Even though Menendez wasn't convicted of a crime "it certainly stinks and I think voters may have an issue with it," said Chris Russell, a New Jersey Republican consultant who has advised U.S. Rep. Tom MacArthur.
The GOP will almost certainly try to exploit the trial in next year's campaign.
However, Menendez has a deep reservoir of political support.
Along with the backing of New Jersey insiders, he is beloved in the Latino community, drawing support far from his home state, Harrison said.
He is also in good standing with Democrats in the Senate, where he is seen as an effective legislator and reliable ally. And sitting lawmakers are loathe to turn against fellow incumbents, unless they have to. Some Democrats privately note that, if Menendez can't recover politically, party bosses would have time to urge him to move aside for the sake of holding the seat.
Will he be tried again?
A key question may be whether the Justice Department decides to retry the case — and how quickly. Though Menendez has time to repair his image before the campaign begins in earnest, another trial could put the allegations back into the headlines.
But jurors cast significant doubts about the case. One told reporters that the jury favored acquittal on most charges by a 10-2 count.
Prosecutors' inability to convict Menendez on even a false statements charge "suggests that they were probably even less convinced of the actual corruption charges," said Andrew Levchuk, a former trial attorney in the Department of Justice's public corruption unit. That count, for failing to disclose gifts from Melgen as required by Senate ethics rules, was the most straightforward of allegations.
Levchuk, now at the firm Bulkley Richardson, said prosecutors' task is complicated by the Supreme Court's 2016 McDonnell decision, which raised the bar for bribery cases after the charges against Menendez had first been filed.
Some former prosecutors still think the government will try again.
The Department of Justice has had a chance to see which witnesses were effective and what arguments did, or did not, resonate with jurors, said Rebecca Monck Ricigliano, a former federal prosecutor who tried corruption cases in Manhattan.
"I would be very surprised if they didn't," retry the case, said Ricigliano, now a criminal defense attorney with Crowell & Moring LLP.
Friendly political climate
Given the Democratic backlash against President Trump, New Jersey voters might well opt for an ethically scarred senator over a GOP replacement who might back Trump. Menendez already won election to the Senate once, in 2006, while running under the cloud of a federal investigation. (He was never charged).

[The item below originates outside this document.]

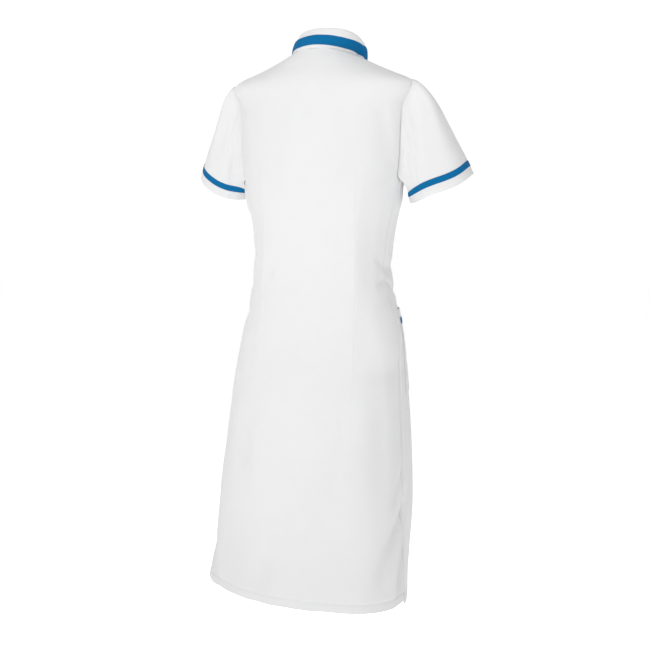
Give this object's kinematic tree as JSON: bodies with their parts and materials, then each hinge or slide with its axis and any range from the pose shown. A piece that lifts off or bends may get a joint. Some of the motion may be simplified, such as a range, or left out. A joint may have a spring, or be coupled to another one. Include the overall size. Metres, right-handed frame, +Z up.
{
  "type": "short-sleeved nurse's dress",
  "caption": "Knee-length nurse's uniform dress, hollow as when worn, with short sleeves, buttoned front, turned-down collar, patch pockets and blue bands.",
  "frame": {"origin": "in the middle of the neck, level with the points where the shoulder seams meet the collar", "axes": "+Z up, -Y the way the front faces, +X towards the wearer's left"},
  "size_m": [0.5745, 0.3208, 1.1],
  "materials": {
    "white_cloth": "matt polyester and cotton twill",
    "blue_band": "matt woven band, blue",
    "button_plastic": "satin white"
  },
  "bodies": {
    "root": {"back": "white_cloth", "front_left": "white_cloth", "front_right": "white_cloth", "sleeve_left": "white_cloth", "sleeve_right": "white_cloth", "collar_stand": "white_cloth", "collar_leaf": "white_cloth", "pocket_left": "white_cloth", "pocket_right": "white_cloth", "collar_band": "blue_band", "sleeve_band_left": "blue_band", "sleeve_band_right": "blue_band", "pocket_band_left": "blue_band", "pocket_band_right": "blue_band", "button_1": "button_plastic", "button_2": "button_plastic", "button_3": "button_plastic", "button_4": "button_plastic", "button_5": "button_plastic", "button_6": "button_plastic", "button_7": "button_plastic", "button_8": "button_plastic"}
  },
  "joints": []
}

"I would find it really hard to believe that a Republican U.S. Senate candidate would win the state of New Jersey in 2018 with President Trump in the White House," Harrison said.
Jack Ciattarelli, a state assemblyman who unsuccessfully ran for the GOP nomination in this year's gubernatorial race, is seen as one potential Republican challenger.
While Menendez may not be found guilty of a crime, Ciattarelli said, "it's the worst kind of violation of public trust in terms of the type of indulgences in which he engaged."
New Jersey last elected a Republican senator in 1972.
Breaking that streak will require separating the race from Trump, Russell said, and instead making it “about who you want representing you.”